## Source data
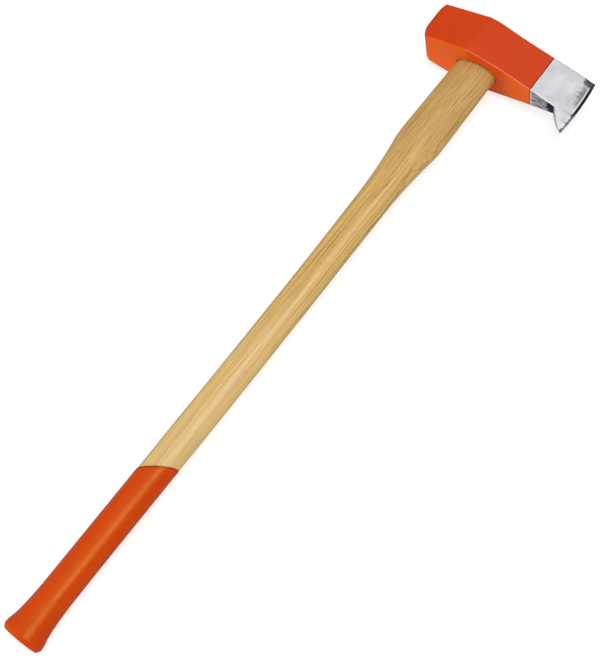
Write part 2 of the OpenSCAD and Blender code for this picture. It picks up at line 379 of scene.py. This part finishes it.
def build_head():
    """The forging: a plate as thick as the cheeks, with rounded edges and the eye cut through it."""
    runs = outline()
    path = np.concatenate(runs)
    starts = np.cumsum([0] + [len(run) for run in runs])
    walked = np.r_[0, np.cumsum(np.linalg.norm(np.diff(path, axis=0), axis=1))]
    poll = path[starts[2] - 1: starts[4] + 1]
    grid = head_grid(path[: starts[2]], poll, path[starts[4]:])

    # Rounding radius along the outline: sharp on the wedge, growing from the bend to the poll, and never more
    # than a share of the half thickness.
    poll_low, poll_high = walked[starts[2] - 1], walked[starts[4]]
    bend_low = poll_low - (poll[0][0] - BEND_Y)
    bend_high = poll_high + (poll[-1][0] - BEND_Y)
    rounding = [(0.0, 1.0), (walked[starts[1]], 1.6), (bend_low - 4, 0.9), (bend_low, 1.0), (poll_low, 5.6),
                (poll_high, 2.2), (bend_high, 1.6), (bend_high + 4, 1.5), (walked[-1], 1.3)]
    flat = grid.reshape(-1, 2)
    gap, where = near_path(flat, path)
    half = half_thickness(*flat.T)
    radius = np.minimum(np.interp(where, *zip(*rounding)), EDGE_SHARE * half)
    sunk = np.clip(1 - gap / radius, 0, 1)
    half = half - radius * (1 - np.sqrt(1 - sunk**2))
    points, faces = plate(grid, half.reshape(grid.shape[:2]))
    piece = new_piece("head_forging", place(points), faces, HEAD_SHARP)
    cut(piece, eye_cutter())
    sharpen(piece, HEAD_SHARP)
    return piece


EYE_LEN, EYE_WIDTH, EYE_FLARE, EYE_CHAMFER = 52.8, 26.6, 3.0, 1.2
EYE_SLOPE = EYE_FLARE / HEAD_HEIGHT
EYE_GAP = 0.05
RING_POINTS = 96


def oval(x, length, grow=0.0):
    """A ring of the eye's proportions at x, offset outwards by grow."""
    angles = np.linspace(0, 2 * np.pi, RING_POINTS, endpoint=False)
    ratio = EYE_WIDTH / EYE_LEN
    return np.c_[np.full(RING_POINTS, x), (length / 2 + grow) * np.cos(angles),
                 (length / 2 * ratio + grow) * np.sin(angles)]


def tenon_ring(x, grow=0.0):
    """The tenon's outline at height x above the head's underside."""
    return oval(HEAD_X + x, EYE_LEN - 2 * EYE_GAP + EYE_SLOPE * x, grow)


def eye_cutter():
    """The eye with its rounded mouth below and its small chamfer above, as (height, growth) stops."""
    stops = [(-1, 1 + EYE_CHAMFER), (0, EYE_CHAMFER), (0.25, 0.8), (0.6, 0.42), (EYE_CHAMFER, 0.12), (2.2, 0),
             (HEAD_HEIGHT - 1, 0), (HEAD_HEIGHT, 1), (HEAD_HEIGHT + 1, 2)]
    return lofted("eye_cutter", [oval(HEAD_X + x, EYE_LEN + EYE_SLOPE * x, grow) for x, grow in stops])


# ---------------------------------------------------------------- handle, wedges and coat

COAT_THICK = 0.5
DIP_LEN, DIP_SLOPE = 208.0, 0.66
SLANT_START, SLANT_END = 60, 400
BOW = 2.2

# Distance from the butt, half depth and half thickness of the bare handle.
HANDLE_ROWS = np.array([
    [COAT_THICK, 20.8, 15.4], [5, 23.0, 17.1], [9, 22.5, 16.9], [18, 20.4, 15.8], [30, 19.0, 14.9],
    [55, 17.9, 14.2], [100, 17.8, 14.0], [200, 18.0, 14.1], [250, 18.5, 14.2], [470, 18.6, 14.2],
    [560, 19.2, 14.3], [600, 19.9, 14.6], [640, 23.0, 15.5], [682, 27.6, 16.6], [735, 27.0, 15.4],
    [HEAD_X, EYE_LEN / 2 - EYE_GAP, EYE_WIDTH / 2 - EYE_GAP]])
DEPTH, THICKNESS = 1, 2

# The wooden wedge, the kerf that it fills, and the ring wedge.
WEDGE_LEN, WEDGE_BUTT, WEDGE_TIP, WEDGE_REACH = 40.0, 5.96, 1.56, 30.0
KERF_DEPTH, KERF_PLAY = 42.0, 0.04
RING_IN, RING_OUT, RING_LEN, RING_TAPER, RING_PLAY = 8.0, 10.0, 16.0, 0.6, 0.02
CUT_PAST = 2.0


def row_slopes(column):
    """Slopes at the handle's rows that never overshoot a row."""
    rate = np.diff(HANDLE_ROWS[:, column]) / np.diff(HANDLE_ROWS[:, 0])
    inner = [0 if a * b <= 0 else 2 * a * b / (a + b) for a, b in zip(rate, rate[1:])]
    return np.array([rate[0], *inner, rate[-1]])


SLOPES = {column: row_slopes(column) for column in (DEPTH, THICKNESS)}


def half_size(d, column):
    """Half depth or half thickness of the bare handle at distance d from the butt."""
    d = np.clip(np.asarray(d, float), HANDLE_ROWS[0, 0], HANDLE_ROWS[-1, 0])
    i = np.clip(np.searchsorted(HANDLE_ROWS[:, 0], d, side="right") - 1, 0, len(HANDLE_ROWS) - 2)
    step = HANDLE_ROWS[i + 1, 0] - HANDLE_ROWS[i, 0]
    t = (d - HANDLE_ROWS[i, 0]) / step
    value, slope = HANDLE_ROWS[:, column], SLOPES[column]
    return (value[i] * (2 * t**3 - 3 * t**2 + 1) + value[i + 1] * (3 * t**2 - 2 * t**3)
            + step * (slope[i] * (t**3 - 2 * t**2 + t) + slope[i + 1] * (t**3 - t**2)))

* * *

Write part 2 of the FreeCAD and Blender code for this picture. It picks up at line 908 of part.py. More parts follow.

...

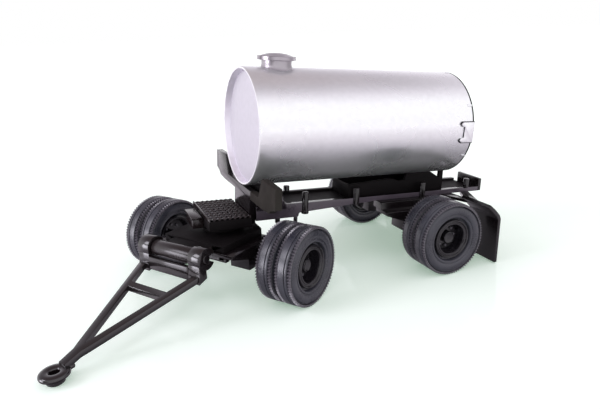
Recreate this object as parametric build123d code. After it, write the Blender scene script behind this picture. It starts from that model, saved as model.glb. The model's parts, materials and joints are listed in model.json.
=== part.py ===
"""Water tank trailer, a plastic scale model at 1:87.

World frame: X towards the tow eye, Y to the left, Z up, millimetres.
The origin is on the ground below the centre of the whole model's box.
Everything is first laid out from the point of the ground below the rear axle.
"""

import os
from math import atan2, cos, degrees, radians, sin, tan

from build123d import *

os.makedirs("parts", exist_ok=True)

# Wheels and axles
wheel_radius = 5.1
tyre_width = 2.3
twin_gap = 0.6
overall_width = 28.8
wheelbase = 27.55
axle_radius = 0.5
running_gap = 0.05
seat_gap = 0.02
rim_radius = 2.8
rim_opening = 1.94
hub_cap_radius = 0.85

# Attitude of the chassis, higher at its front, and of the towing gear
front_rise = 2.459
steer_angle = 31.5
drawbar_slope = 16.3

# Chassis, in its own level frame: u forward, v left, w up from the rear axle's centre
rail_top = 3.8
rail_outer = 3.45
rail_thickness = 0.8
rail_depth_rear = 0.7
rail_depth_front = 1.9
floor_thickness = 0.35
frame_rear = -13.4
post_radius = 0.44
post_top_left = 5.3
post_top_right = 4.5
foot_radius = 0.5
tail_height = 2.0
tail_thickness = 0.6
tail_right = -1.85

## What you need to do
Extract and reproduce exactly the lines opening with the line containing "Write part 2 of the OpenSCAD" and closing with the line containing "return oval(HEAD_X +", inclusive.

## Exercise answer
Write part 2 of the OpenSCAD and Blender code for this picture. It picks up at line 379 of scene.py. This part finishes it.
def build_head():
    """The forging: a plate as thick as the cheeks, with rounded edges and the eye cut through it."""
    runs = outline()
    path = np.concatenate(runs)
    starts = np.cumsum([0] + [len(run) for run in runs])
    walked = np.r_[0, np.cumsum(np.linalg.norm(np.diff(path, axis=0), axis=1))]
    poll = path[starts[2] - 1: starts[4] + 1]
    grid = head_grid(path[: starts[2]], poll, path[starts[4]:])

    # Rounding radius along the outline: sharp on the wedge, growing from the bend to the poll, and never more
    # than a share of the half thickness.
    poll_low, poll_high = walked[starts[2] - 1], walked[starts[4]]
    bend_low = poll_low - (poll[0][0] - BEND_Y)
    bend_high = poll_high + (poll[-1][0] - BEND_Y)
    rounding = [(0.0, 1.0), (walked[starts[1]], 1.6), (bend_low - 4, 0.9), (bend_low, 1.0), (poll_low, 5.6),
                (poll_high, 2.2), (bend_high, 1.6), (bend_high + 4, 1.5), (walked[-1], 1.3)]
    flat = grid.reshape(-1, 2)
    gap, where = near_path(flat, path)
    half = half_thickness(*flat.T)
    radius = np.minimum(np.interp(where, *zip(*rounding)), EDGE_SHARE * half)
    sunk = np.clip(1 - gap / radius, 0, 1)
    half = half - radius * (1 - np.sqrt(1 - sunk**2))
    points, faces = plate(grid, half.reshape(grid.shape[:2]))
    piece = new_piece("head_forging", place(points), faces, HEAD_SHARP)
    cut(piece, eye_cutter())
    sharpen(piece, HEAD_SHARP)
    return piece


EYE_LEN, EYE_WIDTH, EYE_FLARE, EYE_CHAMFER = 52.8, 26.6, 3.0, 1.2
EYE_SLOPE = EYE_FLARE / HEAD_HEIGHT
EYE_GAP = 0.05
RING_POINTS = 96


def oval(x, length, grow=0.0):
    """A ring of the eye's proportions at x, offset outwards by grow."""
    angles = np.linspace(0, 2 * np.pi, RING_POINTS, endpoint=False)
    ratio = EYE_WIDTH / EYE_LEN
    return np.c_[np.full(RING_POINTS, x), (length / 2 + grow) * np.cos(angles),
                 (length / 2 * ratio + grow) * np.sin(angles)]


def tenon_ring(x, grow=0.0):
    """The tenon's outline at height x above the head's underside."""
    return oval(HEAD_X + x, EYE_LEN - 2 * EYE_GAP + EYE_SLOPE * x, grow)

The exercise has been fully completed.